Repeat every record below exactly as written.

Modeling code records
============================================================
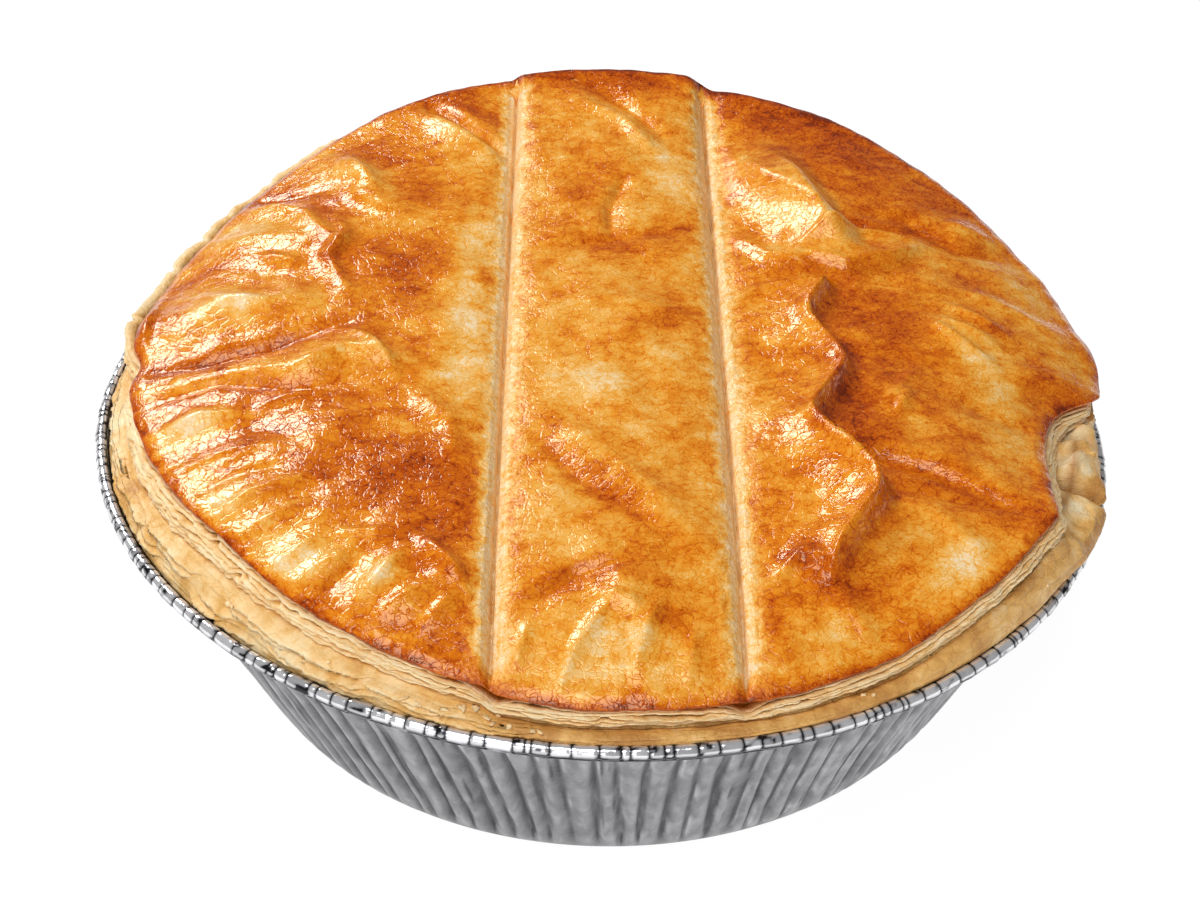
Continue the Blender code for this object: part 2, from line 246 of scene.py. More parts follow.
def pleat(bearing, height):
    """How far the pleated wall is pushed in or out, and its painted light: painted shade in its
    valleys and creases, and a painted highlight beside each of them.
    """
    drift = ripples(bearing, (0.3, 7.0, 21), (0.12, 2.5, 22))
    phase = PLEATS * (bearing + 180.0) / 360.0 + drift
    number = np.floor(phase).astype(int) % PLEATS
    across = phase - np.floor(phase) - 0.5 - pleat_lean[number] * (height - 15.0) / 14.0
    below_top = smooth((pleat_top[number] - height) / 7.0)
    fade = smooth((PLEATS_END - height) / 2.2) * smooth((height - PLEATS_START) / 3.0)
    valley = hump(across, 0.0, pleat_width[number] * (0.07 + 0.17 * below_top))
    push = 0.25 - pleat_depth[number] * valley * (0.35 + 0.65 * below_top)
    where = flat_spots(number * 7.3, height / 5.0)
    present = smooth(0.55 + 1.6 * lumps(where, 1.0, 23))
    painted_shade = hump(across, 0.0, 0.04) * present
    second = hump(across, pleat_second[number], 0.05)
    second = second * smooth(0.3 + 1.8 * lumps(where + 31.7, 1.0, 24))
    push -= 0.12 * second
    ridge = hump(across, 0.15, 0.09) * present
    lines = 0.26 + 0.8 * painted_shade + 0.3 * valley + 0.5 * second - 0.3 * ridge
    return push * fade, PLAIN_FACE + (np.clip(lines, 0.0, 1.0) - PLAIN_FACE) * fade


# Each crease of the rolled edge has a place, a depth and a reach, and each piece between two
# of them swells by an amount of its own
crease_rng = np.random.default_rng(8)
gaps = crease_rng.uniform(0.8, 3.0, 260)
crease_columns = np.rint(np.cumsum(gaps) / (2.0 * math.pi * RIM_RADIUS) * TIN_STEPS)
crease_places = crease_columns / TIN_STEPS * 360.0 - 180.0
crease_places = crease_places[crease_places < 179.6]
crease_depth = crease_rng.uniform(0.55, 1.0, len(crease_places))
crease_reach = crease_rng.uniform(-0.2, 1.2, len(crease_places))
segment_swell = crease_rng.uniform(-1.0, 1.0, len(crease_places) + 1)


def roll_crease(bearing, turn):
    """Depth of the creases across the rolled edge, 0 to 1, and each segment's own swelling."""
    after = np.searchsorted(crease_places, bearing)
    before = np.clip(after - 1, 0, len(crease_places) - 1)
    after = np.clip(after, 0, len(crease_places) - 1)
    total = np.zeros_like(bearing)
    for nearest in (before, after):
        away = (bearing - crease_places[nearest]) / 360.0 * 2.0 * math.pi * RIM_RADIUS
        part = smooth(1.7 - np.abs(turn / 100.0 - crease_reach[nearest]))
        line = hump(away, 0.0, CREASE_HALF_WIDTH)
        total = np.maximum(total, line * crease_depth[nearest] * part)
    seam = smooth((180.0 - np.abs(bearing)) / 0.6)
    swell = segment_swell[np.searchsorted(crease_places, bearing)] * seam
    return total * seam, swell


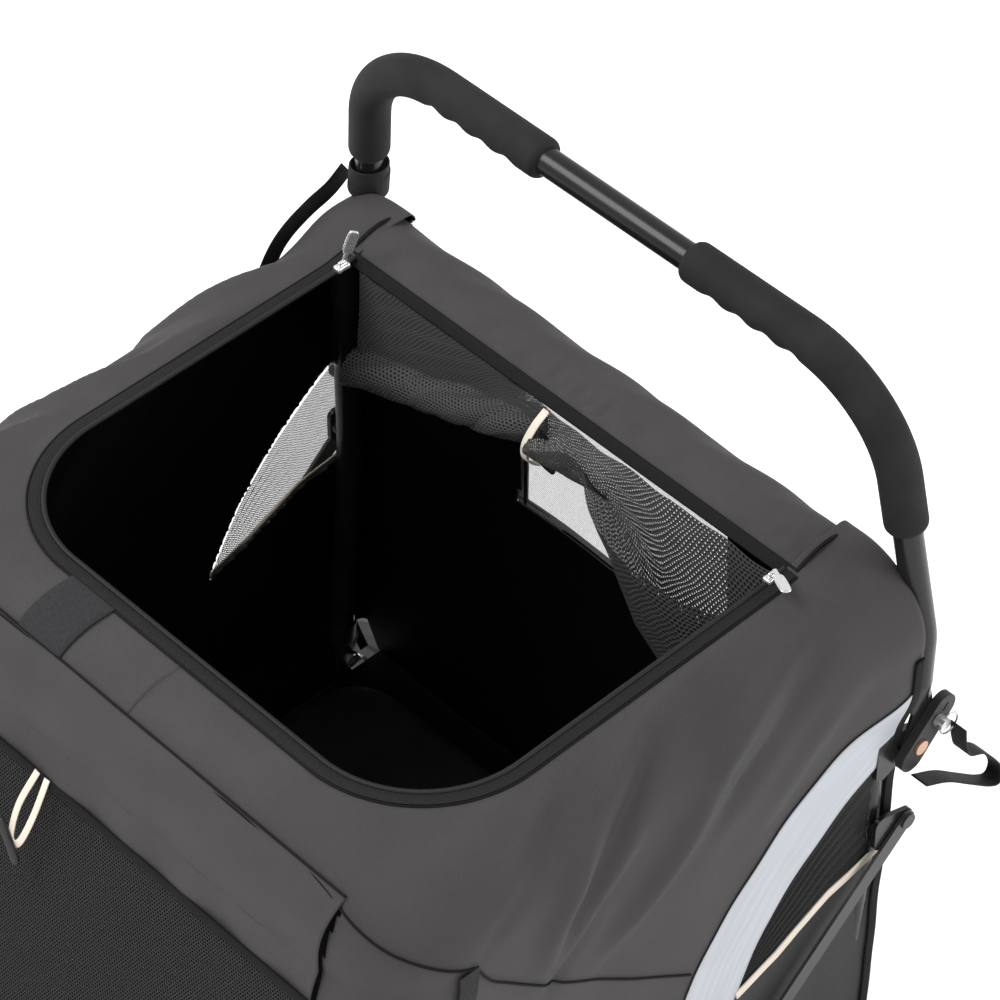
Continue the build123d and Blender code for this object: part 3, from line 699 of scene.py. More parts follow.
def shell(course, fall, proud=0.0, hand=1):
    """Point of the shell. course runs 0 to 1 along the side from the rear, 1 to 2 round the
    front corner and 2 to 3 across the front; fall runs 0 to 1 from the hatch to the roof's
    edge, 1 to 2 over the shoulder, 2 to 3 down the wall and 3 to 4 in to the hem. Level
    sections are rounded rectangles, drawn in by the shoulder's quarter circle. A course
    below 0 turns the rear edge inward round a quarter circle."""
    course, fall = np.broadcast_arrays(np.asarray(course, float), np.asarray(fall, float))
    lean = np.clip(fall - 1, 0, 1) * np.pi / 2
    wall, hem = np.clip(fall - 2, 0, 1), np.clip(fall - 3, 0, 1)
    z = TOP - SHOULDER * (1 - np.cos(lean)) - wall * (TOP - SHOULDER - FLARE_Z) - hem * (FLARE_Z - HEM)
    inset = SHOULDER * (1 - np.sin(lean)) + hem * FLARE_IN
    rear = rear_at(z)
    curl = np.clip(-course / CURL, 0, 1) * np.pi / 2
    tuck = -CURL_R * (1 - np.cos(curl)) * (1 - hem)
    y_side = rear + (BEND_Y - rear) * np.clip(course, 0, 1) + CURL_R * np.sin(curl)
    bend = CORNER - inset
    nose = front_at(z) + inset
    straight = BEND_Y - nose - bend
    across = HALF - inset - bend - NOSE_X
    travel = np.clip(course - 1, 0, 1) * (straight + bend * np.pi / 2 + across)
    turn = np.clip((travel - straight) / bend, 0, np.pi / 2)
    to_middle = np.clip(course - 2, 0, 1) * NOSE_X
    past = np.clip(travel - straight - bend * np.pi / 2, 0, None)
    x = HALF - inset - bend * (1 - np.cos(turn)) - past - to_middle
    y = y_side - np.clip(travel, 0, straight) - bend * np.sin(turn)
    flat = np.clip(fall, 0, 1)
    hatch_turn = np.clip(course - 1, 0, 1) * np.pi / 2
    hatch_x = NOSE_X + HATCH_BEND * np.cos(hatch_turn) - to_middle
    hatch_y = y_side - HATCH_BEND * np.sin(hatch_turn)
    x, y = hatch_x + (x - hatch_x) * flat, hatch_y + (y - hatch_y) * flat
    normal = np.stack([np.sin(lean) * np.cos(turn), -np.sin(lean) * np.sin(turn), np.cos(lean)], -1)
    girth = SHOULDER * lean + wall * (TOP - SHOULDER - FLARE_Z)
    swell = REAR_SWELL * ease((y - 0.27) / 0.08) * ease((z - 0.68) / 0.08)
    rumple = folds_at(y + (0.02 if hand < 0 else 0.0), girth) * ease((fall - 0.8) / 0.45) * (1 - hem)
    sag = -WAIST_SAG * np.sin(np.pi * np.clip((fall - 2.05) / 0.95, 0, 1)) * np.cos(turn)
    sag *= 1 - ease((z - 0.70) / 0.08)
    points = np.stack([x, y, z], -1) + normal * (swell + rumple + sag + tuck + proud)[..., None]
    return points * (hand, 1, 1)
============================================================
## Task result:
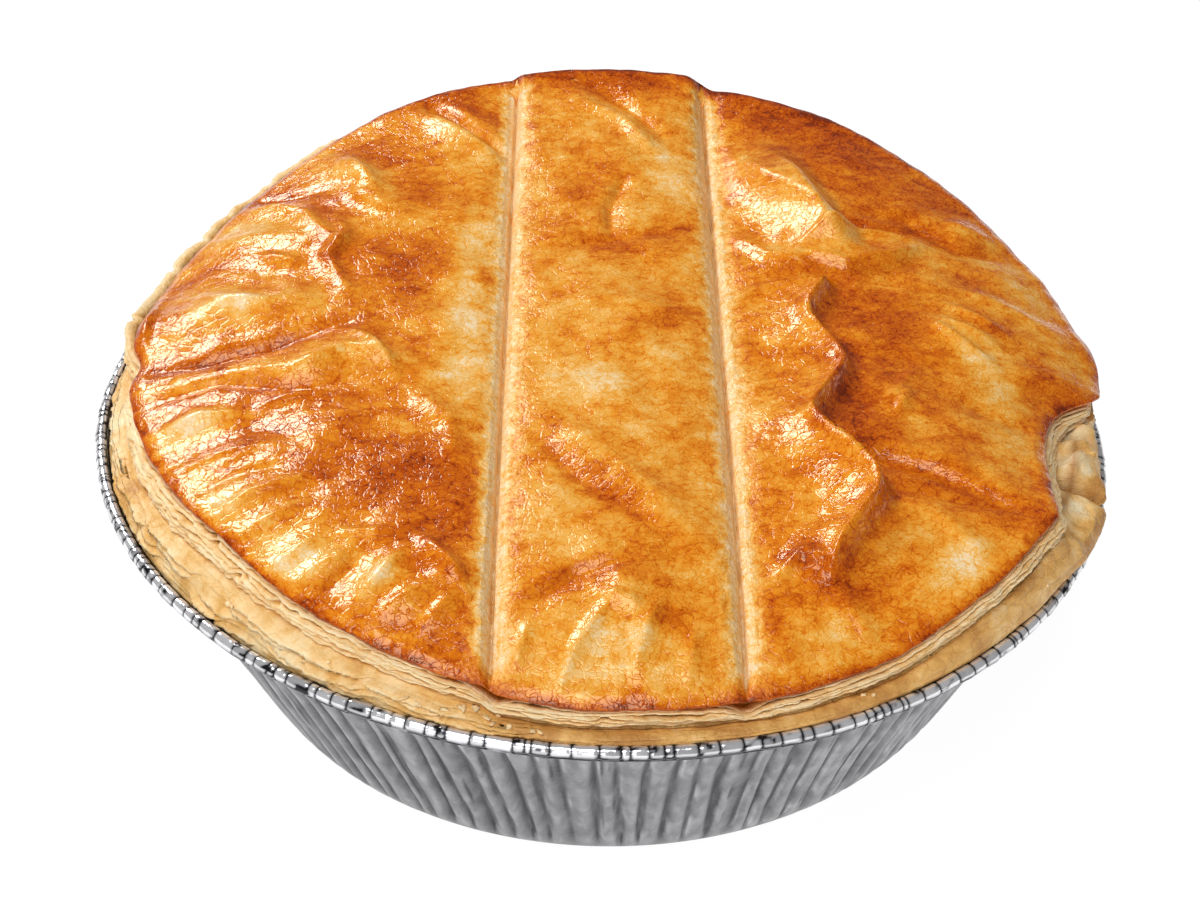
Continue the Blender code for this object: part 2, from line 246 of scene.py. More parts follow.
def pleat(bearing, height):
    """How far the pleated wall is pushed in or out, and its painted light: painted shade in its
    valleys and creases, and a painted highlight beside each of them.
    """
    drift = ripples(bearing, (0.3, 7.0, 21), (0.12, 2.5, 22))
    phase = PLEATS * (bearing + 180.0) / 360.0 + drift
    number = np.floor(phase).astype(int) % PLEATS
    across = phase - np.floor(phase) - 0.5 - pleat_lean[number] * (height - 15.0) / 14.0
    below_top = smooth((pleat_top[number] - height) / 7.0)
    fade = smooth((PLEATS_END - height) / 2.2) * smooth((height - PLEATS_START) / 3.0)
    valley = hump(across, 0.0, pleat_width[number] * (0.07 + 0.17 * below_top))
    push = 0.25 - pleat_depth[number] * valley * (0.35 + 0.65 * below_top)
    where = flat_spots(number * 7.3, height / 5.0)
    present = smooth(0.55 + 1.6 * lumps(where, 1.0, 23))
    painted_shade = hump(across, 0.0, 0.04) * present
    second = hump(across, pleat_second[number], 0.05)
    second = second * smooth(0.3 + 1.8 * lumps(where + 31.7, 1.0, 24))
    push -= 0.12 * second
    ridge = hump(across, 0.15, 0.09) * present
    lines = 0.26 + 0.8 * painted_shade + 0.3 * valley + 0.5 * second - 0.3 * ridge
    return push * fade, PLAIN_FACE + (np.clip(lines, 0.0, 1.0) - PLAIN_FACE) * fade


# Each crease of the rolled edge has a place, a depth and a reach, and each piece between two
# of them swells by an amount of its own
crease_rng = np.random.default_rng(8)
gaps = crease_rng.uniform(0.8, 3.0, 260)
crease_columns = np.rint(np.cumsum(gaps) / (2.0 * math.pi * RIM_RADIUS) * TIN_STEPS)
crease_places = crease_columns / TIN_STEPS * 360.0 - 180.0
crease_places = crease_places[crease_places < 179.6]
crease_depth = crease_rng.uniform(0.55, 1.0, len(crease_places))
crease_reach = crease_rng.uniform(-0.2, 1.2, len(crease_places))
segment_swell = crease_rng.uniform(-1.0, 1.0, len(crease_places) + 1)


def roll_crease(bearing, turn):
    """Depth of the creases across the rolled edge, 0 to 1, and each segment's own swelling."""
    after = np.searchsorted(crease_places, bearing)
    before = np.clip(after - 1, 0, len(crease_places) - 1)
    after = np.clip(after, 0, len(crease_places) - 1)
    total = np.zeros_like(bearing)
    for nearest in (before, after):
        away = (bearing - crease_places[nearest]) / 360.0 * 2.0 * math.pi * RIM_RADIUS
        part = smooth(1.7 - np.abs(turn / 100.0 - crease_reach[nearest]))
        line = hump(away, 0.0, CREASE_HALF_WIDTH)
        total = np.maximum(total, line * crease_depth[nearest] * part)
    seam = smooth((180.0 - np.abs(bearing)) / 0.6)
    swell = segment_swell[np.searchsorted(crease_places, bearing)] * seam
    return total * seam, swell


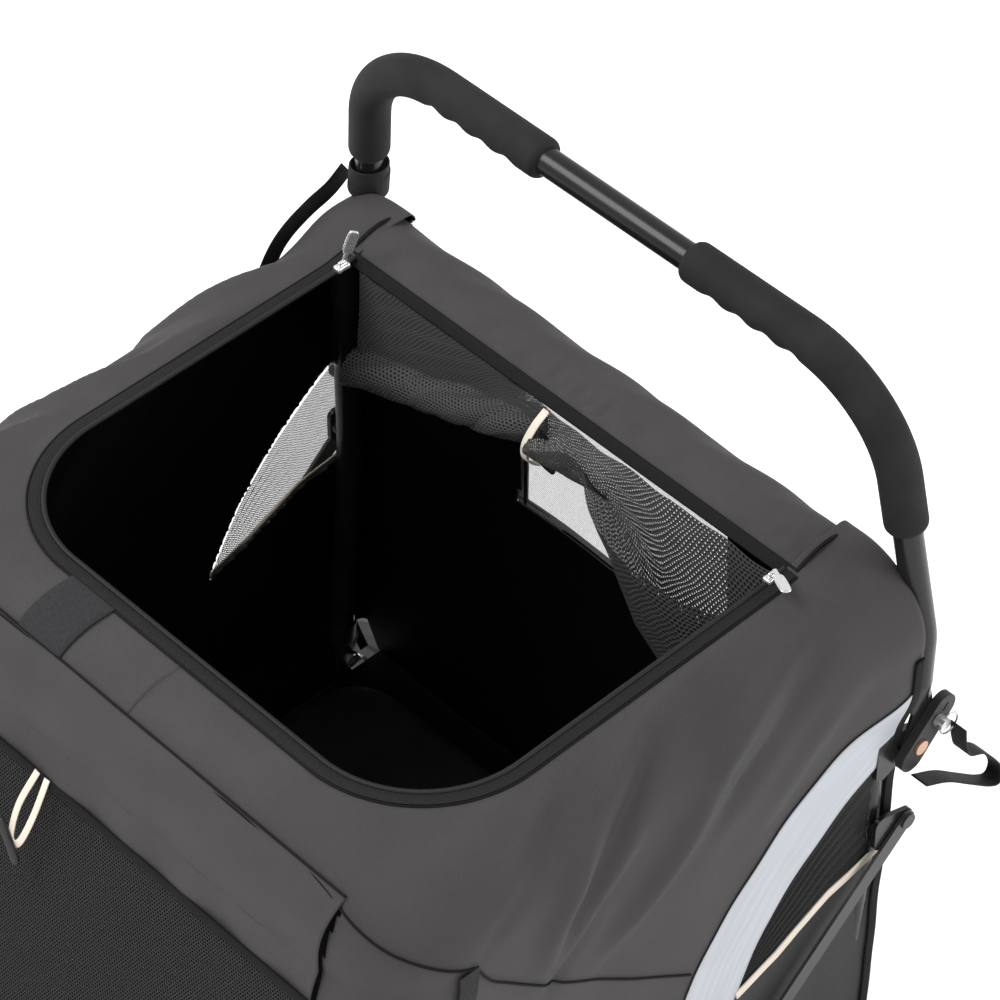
Continue the build123d and Blender code for this object: part 3, from line 699 of scene.py. More parts follow.
def shell(course, fall, proud=0.0, hand=1):
    """Point of the shell. course runs 0 to 1 along the side from the rear, 1 to 2 round the
    front corner and 2 to 3 across the front; fall runs 0 to 1 from the hatch to the roof's
    edge, 1 to 2 over the shoulder, 2 to 3 down the wall and 3 to 4 in to the hem. Level
    sections are rounded rectangles, drawn in by the shoulder's quarter circle. A course
    below 0 turns the rear edge inward round a quarter circle."""
    course, fall = np.broadcast_arrays(np.asarray(course, float), np.asarray(fall, float))
    lean = np.clip(fall - 1, 0, 1) * np.pi / 2
    wall, hem = np.clip(fall - 2, 0, 1), np.clip(fall - 3, 0, 1)
    z = TOP - SHOULDER * (1 - np.cos(lean)) - wall * (TOP - SHOULDER - FLARE_Z) - hem * (FLARE_Z - HEM)
    inset = SHOULDER * (1 - np.sin(lean)) + hem * FLARE_IN
    rear = rear_at(z)
    curl = np.clip(-course / CURL, 0, 1) * np.pi / 2
    tuck = -CURL_R * (1 - np.cos(curl)) * (1 - hem)
    y_side = rear + (BEND_Y - rear) * np.clip(course, 0, 1) + CURL_R * np.sin(curl)
    bend = CORNER - inset
    nose = front_at(z) + inset
    straight = BEND_Y - nose - bend
    across = HALF - inset - bend - NOSE_X
    travel = np.clip(course - 1, 0, 1) * (straight + bend * np.pi / 2 + across)
    turn = np.clip((travel - straight) / bend, 0, np.pi / 2)
    to_middle = np.clip(course - 2, 0, 1) * NOSE_X
    past = np.clip(travel - straight - bend * np.pi / 2, 0, None)
    x = HALF - inset - bend * (1 - np.cos(turn)) - past - to_middle
    y = y_side - np.clip(travel, 0, straight) - bend * np.sin(turn)
    flat = np.clip(fall, 0, 1)
    hatch_turn = np.clip(course - 1, 0, 1) * np.pi / 2
    hatch_x = NOSE_X + HATCH_BEND * np.cos(hatch_turn) - to_middle
    hatch_y = y_side - HATCH_BEND * np.sin(hatch_turn)
    x, y = hatch_x + (x - hatch_x) * flat, hatch_y + (y - hatch_y) * flat
    normal = np.stack([np.sin(lean) * np.cos(turn), -np.sin(lean) * np.sin(turn), np.cos(lean)], -1)
    girth = SHOULDER * lean + wall * (TOP - SHOULDER - FLARE_Z)
    swell = REAR_SWELL * ease((y - 0.27) / 0.08) * ease((z - 0.68) / 0.08)
    rumple = folds_at(y + (0.02 if hand < 0 else 0.0), girth) * ease((fall - 0.8) / 0.45) * (1 - hem)
    sag = -WAIST_SAG * np.sin(np.pi * np.clip((fall - 2.05) / 0.95, 0, 1)) * np.cos(turn)
    sag *= 1 - ease((z - 0.70) / 0.08)
    points = np.stack([x, y, z], -1) + normal * (swell + rumple + sag + tuck + proud)[..., None]
    return points * (hand, 1, 1)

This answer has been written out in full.